Data lines:
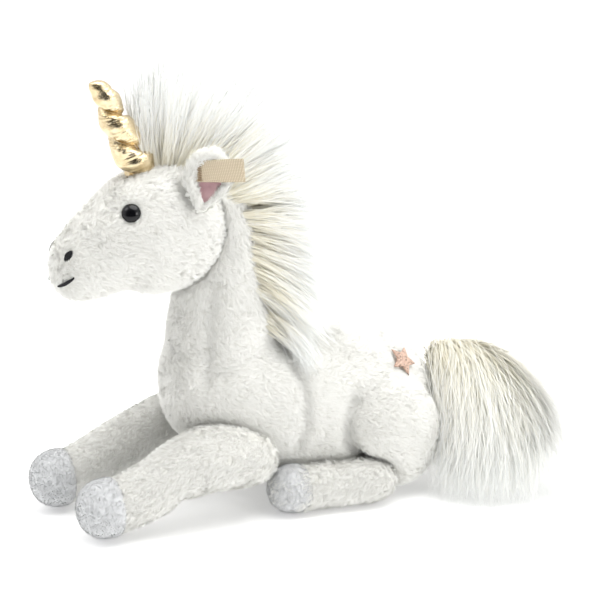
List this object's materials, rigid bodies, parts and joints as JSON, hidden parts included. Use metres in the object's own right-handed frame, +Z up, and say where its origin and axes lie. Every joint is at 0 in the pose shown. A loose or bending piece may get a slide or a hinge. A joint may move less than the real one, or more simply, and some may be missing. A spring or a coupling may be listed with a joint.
{
  "type": "plush unicorn",
  "caption": "Soft stuffed unicorn lying down with forelegs stretched out, gold fabric horn, long white mane and tail, velour hooves and a glitter star on its rump.",
  "frame": {"origin": "centre of the flat belly panel's underside, on the plane of symmetry, where the toy rests on the floor", "axes": "+Z up, -Y towards the nose, +X towards the toy's own left side"},
  "size_m": [0.1313, 0.2902, 0.246],
  "materials": {
    "plush": "short dense white plush pile, slightly clumped",
    "belly_cloth": "short pale grey velour",
    "hoof_velour": "smooth short pale grey velour",
    "fibrefill": "white polyester fibre filling",
    "long_hair": "long silky fibre, cream at the root and white at the tip",
    "tape_weave": "woven cream tape that carries the hair",
    "gold_lame": "crinkled metallic gold cloth",
    "pink_velour": "dusty pink velour",
    "star_glitter": "rose gold glitter cloth",
    "label_ribbon": "plain woven oatmeal ribbon",
    "tack_thread": "brown sewing thread",
    "white_thread": "white sewing thread",
    "face_thread": "black satin stitch",
    "eye_black": "glossy black moulded eye",
    "washer_plastic": "white locking washer"
  },
  "bodies": {
    "torso": {"trunk_cover": "plush", "trunk_stuffing": "fibrefill", "belly_panel": "belly_cloth", "star_patch": "star_glitter", "mane_tape": "tape_weave", "mane_hair": "long_hair", "thigh_cover_left": "plush", "thigh_stuffing_left": "fibrefill", "thigh_cover_right": "plush", "thigh_stuffing_right": "fibrefill"},
    "throat": {"throat_thread": "white_thread"},
    "head": {"head_cover": "plush", "head_stuffing": "fibrefill", "forelock_hair": "long_hair", "eye_left": "eye_black", "eye_washer_left": "washer_plastic", "nostril_stitch_left": "face_thread", "mouth_stitch_left": "face_thread", "eye_right": "eye_black", "eye_washer_right": "washer_plastic", "nostril_stitch_right": "face_thread", "mouth_stitch_right": "face_thread"},
    "horn": {"horn_cover": "gold_lame", "horn_stuffing": "fibrefill"},
    "ear_left": {"ear_back_left": "plush", "ear_lining_left": "pink_velour"},
    "ear_right": {"ear_back_right": "plush", "ear_lining_right": "pink_velour"},
    "label": {"ear_label": "label_ribbon", "label_tack": "tack_thread"},
    "tail_seam": {"tail_thread": "white_thread"},
    "tail": {"tail_core": "tape_weave", "tail_hair": "long_hair"},
    "foreleg_upper_left": {"foreleg_upper_cover_left": "plush", "foreleg_upper_stuffing_left": "fibrefill"},
    "foreleg_lower_left": {"foreleg_lower_cover_left": "plush", "foreleg_lower_stuffing_left": "fibrefill", "fore_hoof_left": "hoof_velour"},
    "hind_leg_left": {"hind_shank_cover_left": "plush", "hind_shank_stuffing_left": "fibrefill", "hind_hoof_left": "hoof_velour"},
    "foreleg_upper_right": {"foreleg_upper_cover_right": "plush", "foreleg_upper_stuffing_right": "fibrefill"},
    "foreleg_lower_right": {"foreleg_lower_cover_right": "plush", "foreleg_lower_stuffing_right": "fibrefill", "fore_hoof_right": "hoof_velour"},
    "hind_leg_right": {"hind_shank_cover_right": "plush", "hind_shank_stuffing_right": "fibrefill", "hind_hoof_right": "hoof_velour"}
  },
  "joints": [
    {"name": "head_turn", "type": "hinge", "parent": "torso", "child": "throat", "pos_m": [0, -0.084, 0.158], "axis": [0, 0, 1], "range_deg": [-12, 12], "stiffness_Nm_per_rad": 0.25, "deforming": ["forelock_hair"]},
    {"name": "head_nod", "type": "hinge", "parent": "throat", "child": "head", "pos_m": [0, -0.084, 0.158], "axis": [1, 0, 0], "range_deg": [-10, 12], "stiffness_Nm_per_rad": 0.4, "deforming": ["forelock_hair"]},
    {"name": "horn_bend", "type": "hinge", "parent": "head", "child": "horn", "pos_m": [0, -0.0934, 0.1932], "axis": [1, 0, 0], "range_deg": [-8, 8], "stiffness_Nm_per_rad": 0.02},
    {"name": "ear_fold_left", "type": "hinge", "parent": "head", "child": "ear_left", "pos_m": [0.0285, -0.069, 0.17], "axis": [0.601, 0.7659, -0.2286], "range_deg": [0, 30], "stiffness_Nm_per_rad": 0.01},
    {"name": "ear_fold_right", "type": "hinge", "parent": "head", "child": "ear_right", "pos_m": [-0.0285, -0.069, 0.17], "axis": [0.601, -0.7659, 0.2286], "range_deg": [0, 30], "stiffness_Nm_per_rad": 0.01},
    {"name": "label_swing", "type": "hinge", "parent": "ear_left", "child": "label", "pos_m": [0.03324, -0.06494, 0.19168], "axis": [-0.01, -0.2788, -0.9603], "range_deg": [0, 20], "stiffness_Nm_per_rad": 0.0005},
    {"name": "foreleg_splay_left", "type": "hinge", "parent": "torso", "child": "foreleg_upper_left", "pos_m": [0.033, -0.027, 0.034], "axis": [0, 0, 1], "range_deg": [0, 18], "stiffness_Nm_per_rad": 0.2},
    {"name": "knee_lift_left", "type": "hinge", "parent": "foreleg_upper_left", "child": "foreleg_lower_left", "pos_m": [0.029, -0.086, 0.051], "axis": [-1, 0, 0], "range_deg": [0, 22], "stiffness_Nm_per_rad": 0.1, "springref_deg": -8.59},
    {"name": "hind_splay_left", "type": "hinge", "parent": "torso", "child": "hind_leg_left", "pos_m": [0.045, 0.037, 0.0132], "axis": [0, 0, 1], "range_deg": [0, 15], "stiffness_Nm_per_rad": 0.1},
    {"name": "foreleg_splay_right", "type": "hinge", "parent": "torso", "child": "foreleg_upper_right", "pos_m": [-0.033, -0.027, 0.034], "axis": [0, 0, -1], "range_deg": [0, 18], "stiffness_Nm_per_rad": 0.2},
    {"name": "knee_lift_right", "type": "hinge", "parent": "foreleg_upper_right", "child": "foreleg_lower_right", "pos_m": [-0.029, -0.086, 0.051], "axis": [-1, 0, 0], "range_deg": [0, 22], "stiffness_Nm_per_rad": 0.1, "springref_deg": -8.59},
    {"name": "hind_splay_right", "type": "hinge", "parent": "torso", "child": "hind_leg_right", "pos_m": [-0.045, 0.037, 0.0132], "axis": [0, 0, -1], "range_deg": [0, 15], "stiffness_Nm_per_rad": 0.1},
    {"name": "tail_swing", "type": "hinge", "parent": "torso", "child": "tail_seam", "pos_m": [0, 0.085, 0.0605], "axis": [0, 0, 1], "range_deg": [0, 30], "stiffness_Nm_per_rad": 0.1},
    {"name": "tail_lift", "type": "hinge", "parent": "tail_seam", "child": "tail", "pos_m": [0, 0.085, 0.0605], "axis": [0.3312, -0.9435, 0], "range_deg": [0, 35], "stiffness_Nm_per_rad": 0.1, "springref_deg": -17.19}
  ]
}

Your goal:
Extract all of the data shown above without alteration.

Written answer:
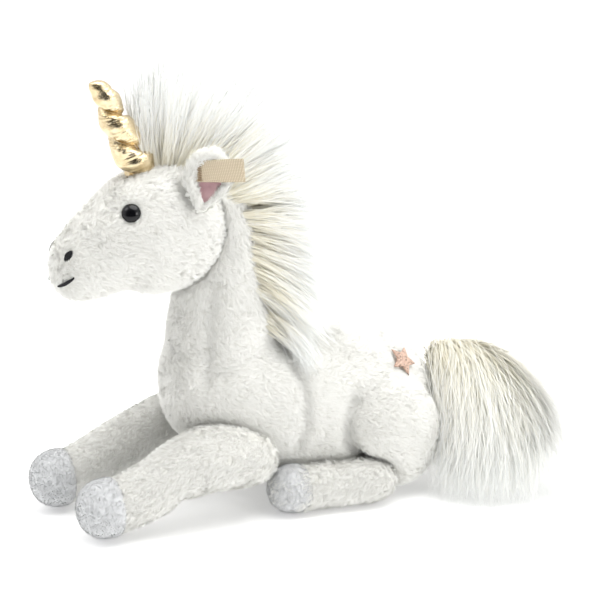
List this object's materials, rigid bodies, parts and joints as JSON, hidden parts included. Use metres in the object's own right-handed frame, +Z up, and say where its origin and axes lie. Every joint is at 0 in the pose shown. A loose or bending piece may get a slide or a hinge. A joint may move less than the real one, or more simply, and some may be missing. A spring or a coupling may be listed with a joint.
{
  "type": "plush unicorn",
  "caption": "Soft stuffed unicorn lying down with forelegs stretched out, gold fabric horn, long white mane and tail, velour hooves and a glitter star on its rump.",
  "frame": {"origin": "centre of the flat belly panel's underside, on the plane of symmetry, where the toy rests on the floor", "axes": "+Z up, -Y towards the nose, +X towards the toy's own left side"},
  "size_m": [0.1313, 0.2902, 0.246],
  "materials": {
    "plush": "short dense white plush pile, slightly clumped",
    "belly_cloth": "short pale grey velour",
    "hoof_velour": "smooth short pale grey velour",
    "fibrefill": "white polyester fibre filling",
    "long_hair": "long silky fibre, cream at the root and white at the tip",
    "tape_weave": "woven cream tape that carries the hair",
    "gold_lame": "crinkled metallic gold cloth",
    "pink_velour": "dusty pink velour",
    "star_glitter": "rose gold glitter cloth",
    "label_ribbon": "plain woven oatmeal ribbon",
    "tack_thread": "brown sewing thread",
    "white_thread": "white sewing thread",
    "face_thread": "black satin stitch",
    "eye_black": "glossy black moulded eye",
    "washer_plastic": "white locking washer"
  },
  "bodies": {
    "torso": {"trunk_cover": "plush", "trunk_stuffing": "fibrefill", "belly_panel": "belly_cloth", "star_patch": "star_glitter", "mane_tape": "tape_weave", "mane_hair": "long_hair", "thigh_cover_left": "plush", "thigh_stuffing_left": "fibrefill", "thigh_cover_right": "plush", "thigh_stuffing_right": "fibrefill"},
    "throat": {"throat_thread": "white_thread"},
    "head": {"head_cover": "plush", "head_stuffing": "fibrefill", "forelock_hair": "long_hair", "eye_left": "eye_black", "eye_washer_left": "washer_plastic", "nostril_stitch_left": "face_thread", "mouth_stitch_left": "face_thread", "eye_right": "eye_black", "eye_washer_right": "washer_plastic", "nostril_stitch_right": "face_thread", "mouth_stitch_right": "face_thread"},
    "horn": {"horn_cover": "gold_lame", "horn_stuffing": "fibrefill"},
    "ear_left": {"ear_back_left": "plush", "ear_lining_left": "pink_velour"},
    "ear_right": {"ear_back_right": "plush", "ear_lining_right": "pink_velour"},
    "label": {"ear_label": "label_ribbon", "label_tack": "tack_thread"},
    "tail_seam": {"tail_thread": "white_thread"},
    "tail": {"tail_core": "tape_weave", "tail_hair": "long_hair"},
    "foreleg_upper_left": {"foreleg_upper_cover_left": "plush", "foreleg_upper_stuffing_left": "fibrefill"},
    "foreleg_lower_left": {"foreleg_lower_cover_left": "plush", "foreleg_lower_stuffing_left": "fibrefill", "fore_hoof_left": "hoof_velour"},
    "hind_leg_left": {"hind_shank_cover_left": "plush", "hind_shank_stuffing_left": "fibrefill", "hind_hoof_left": "hoof_velour"},
    "foreleg_upper_right": {"foreleg_upper_cover_right": "plush", "foreleg_upper_stuffing_right": "fibrefill"},
    "foreleg_lower_right": {"foreleg_lower_cover_right": "plush", "foreleg_lower_stuffing_right": "fibrefill", "fore_hoof_right": "hoof_velour"},
    "hind_leg_right": {"hind_shank_cover_right": "plush", "hind_shank_stuffing_right": "fibrefill", "hind_hoof_right": "hoof_velour"}
  },
  "joints": [
    {"name": "head_turn", "type": "hinge", "parent": "torso", "child": "throat", "pos_m": [0, -0.084, 0.158], "axis": [0, 0, 1], "range_deg": [-12, 12], "stiffness_Nm_per_rad": 0.25, "deforming": ["forelock_hair"]},
    {"name": "head_nod", "type": "hinge", "parent": "throat", "child": "head", "pos_m": [0, -0.084, 0.158], "axis": [1, 0, 0], "range_deg": [-10, 12], "stiffness_Nm_per_rad": 0.4, "deforming": ["forelock_hair"]},
    {"name": "horn_bend", "type": "hinge", "parent": "head", "child": "horn", "pos_m": [0, -0.0934, 0.1932], "axis": [1, 0, 0], "range_deg": [-8, 8], "stiffness_Nm_per_rad": 0.02},
    {"name": "ear_fold_left", "type": "hinge", "parent": "head", "child": "ear_left", "pos_m": [0.0285, -0.069, 0.17], "axis": [0.601, 0.7659, -0.2286], "range_deg": [0, 30], "stiffness_Nm_per_rad": 0.01},
    {"name": "ear_fold_right", "type": "hinge", "parent": "head", "child": "ear_right", "pos_m": [-0.0285, -0.069, 0.17], "axis": [0.601, -0.7659, 0.2286], "range_deg": [0, 30], "stiffness_Nm_per_rad": 0.01},
    {"name": "label_swing", "type": "hinge", "parent": "ear_left", "child": "label", "pos_m": [0.03324, -0.06494, 0.19168], "axis": [-0.01, -0.2788, -0.9603], "range_deg": [0, 20], "stiffness_Nm_per_rad": 0.0005},
    {"name": "foreleg_splay_left", "type": "hinge", "parent": "torso", "child": "foreleg_upper_left", "pos_m": [0.033, -0.027, 0.034], "axis": [0, 0, 1], "range_deg": [0, 18], "stiffness_Nm_per_rad": 0.2},
    {"name": "knee_lift_left", "type": "hinge", "parent": "foreleg_upper_left", "child": "foreleg_lower_left", "pos_m": [0.029, -0.086, 0.051], "axis": [-1, 0, 0], "range_deg": [0, 22], "stiffness_Nm_per_rad": 0.1, "springref_deg": -8.59},
    {"name": "hind_splay_left", "type": "hinge", "parent": "torso", "child": "hind_leg_left", "pos_m": [0.045, 0.037, 0.0132], "axis": [0, 0, 1], "range_deg": [0, 15], "stiffness_Nm_per_rad": 0.1},
    {"name": "foreleg_splay_right", "type": "hinge", "parent": "torso", "child": "foreleg_upper_right", "pos_m": [-0.033, -0.027, 0.034], "axis": [0, 0, -1], "range_deg": [0, 18], "stiffness_Nm_per_rad": 0.2},
    {"name": "knee_lift_right", "type": "hinge", "parent": "foreleg_upper_right", "child": "foreleg_lower_right", "pos_m": [-0.029, -0.086, 0.051], "axis": [-1, 0, 0], "range_deg": [0, 22], "stiffness_Nm_per_rad": 0.1, "springref_deg": -8.59},
    {"name": "hind_splay_right", "type": "hinge", "parent": "torso", "child": "hind_leg_right", "pos_m": [-0.045, 0.037, 0.0132], "axis": [0, 0, -1], "range_deg": [0, 15], "stiffness_Nm_per_rad": 0.1},
    {"name": "tail_swing", "type": "hinge", "parent": "torso", "child": "tail_seam", "pos_m": [0, 0.085, 0.0605], "axis": [0, 0, 1], "range_deg": [0, 30], "stiffness_Nm_per_rad": 0.1},
    {"name": "tail_lift", "type": "hinge", "parent": "tail_seam", "child": "tail", "pos_m": [0, 0.085, 0.0605], "axis": [0.3312, -0.9435, 0], "range_deg": [0, 35], "stiffness_Nm_per_rad": 0.1, "springref_deg": -17.19}
  ]
}